For Edge of Living, United Kingdom-based photographer Ricky Adam chronicles the ins and outs of daily life for a tight-knit group of young punks squatting in abandoned buildings in Leeds and the surrounding areas.

Hailing from the town of Bangor in Northern Ireland, Adam himself was immersed in punk culture before relocating to Leeds, where he forged friendships within the city’s deeply rooted punk community. With the economic recession, a few of his peers began making homes for themselves in abandoned and neglected buildings, often sharing two or three bedrooms between eight to ten people and a few dogs. Food, says Adam, is usually collected after being discarded from supermarkets. While squatting is often born of financial necessity and a tough job market, Adam notes that these habitations also provide a means of living outside of the system, of pursuing an alternative lifestyle and eschewing convention.

While acknowledging the freedoms, highs, and communal bonds that come with the punk philosophy, Edge of Living also traces the anxieties and hardships that this life can carry. Although there are countless uninhabited buildings in Leeds, Adam explains that new legislation has raised the stakes on an already uncertain situation. In 2012, squatting was made illegal, meaning that police officers can arrest unofficial tenants on site, whereas before only the courts could evict residents after a process of a few months. Squatters, who once faced civil charges, now face criminal indictments.
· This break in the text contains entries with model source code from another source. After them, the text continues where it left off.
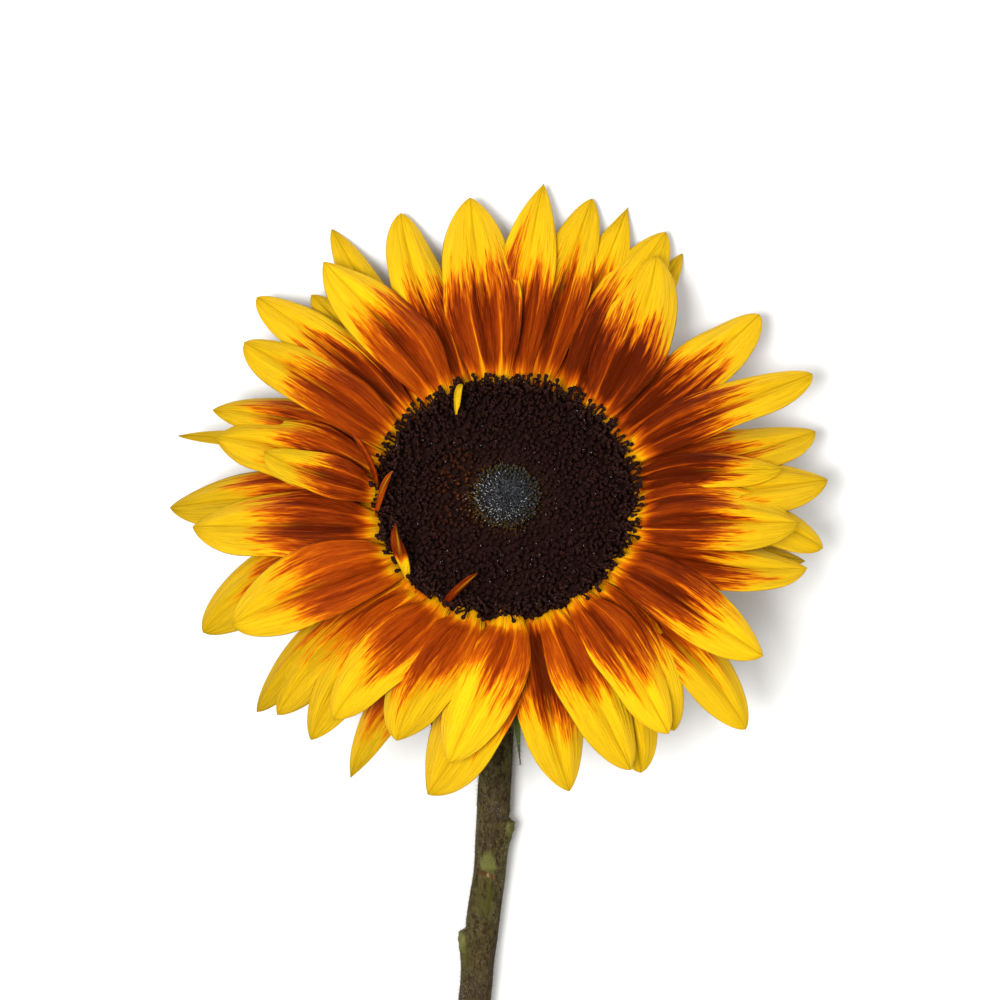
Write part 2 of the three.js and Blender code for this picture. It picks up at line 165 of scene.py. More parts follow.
def grain(tree, scale, detail=3.0, roughness=0.6, stretch=(1, 1, 1)):
    """Cloudy noise over the object's own coordinates, stretched by a scale along each axis."""
    place = node(tree, "TexCoord").outputs["Object"]
    place = node(tree, "Mapping", {"Vector": place, "Scale": stretch}).outputs["Vector"]
    return noise(place, scale, detail, roughness)


def marked(tree, *names):
    """The value that a mesh carries at its points under each name."""
    return [node(tree, "Attribute", attribute_name=name).outputs["Fac"] for name in names]


def painted(shader, colour, height=None, distance=0.0):
    """Gives the shader its colour, and bumps from a height of 0 to 1 that stands for a distance in metres."""
    tree = colour.id_data
    tree.links.new(colour, shader.inputs["Base Color"])
    if height is not None:
        bump = node(tree, "Bump", {"Height": height, "Distance": distance, "Strength": 1.0})
        tree.links.new(bump.outputs["Normal"], shader.inputs["Normal"])


def surface(name, shape, material, **others):
    """A smooth mesh from a shape: points (n, 3) in millimetres, triangles (m, 3), and perhaps a table of
    marks. A mark is a value for each point or one for all, and others can be named here."""
    points, faces, *marks = shape
    marks = {**(marks[0] if marks else {}), **others}
    mesh = bpy.data.meshes.new(name)
    mesh.from_pydata(points * METRES, [], faces, shade_flat=False)
    for mark, values in marks.items():
        attribute = mesh.attributes.new(mark, "FLOAT", "POINT")
        attribute.data.foreach_set("value", np.broadcast_to(values, len(points)).astype(np.float32))
    mesh.materials.append(material)
    piece = bpy.data.objects.new(name, mesh)
    bpy.context.scene.collection.objects.link(piece)
    return piece


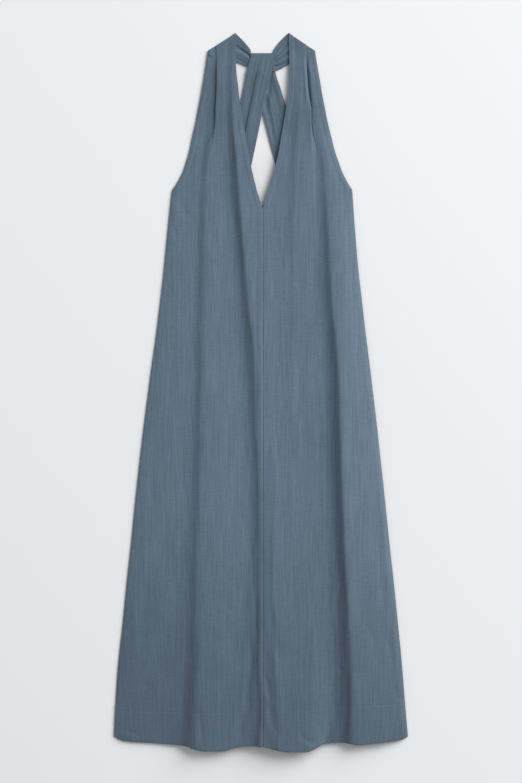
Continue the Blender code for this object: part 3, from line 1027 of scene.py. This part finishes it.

Despite the challenges that punctuate everyday life in the squats, Adam sees these moments as precious and significant. Like rays of sunlight, an ineffable sense of hopefulness and possibility bleeds through days spent playing Xbox, drinking, smoking, and playing with the band. These individuals—and their dogs—care for and look out for one another. They argue and they make up. Ultimately, Edge of Living is in part a coming-of-age story, tracing the elusive threads that bind us as we come into our own. As for the images, Adam hopes that he and his friends can revisit them years later and remember what life had been when they were young. “They’re good folk,” the artist says.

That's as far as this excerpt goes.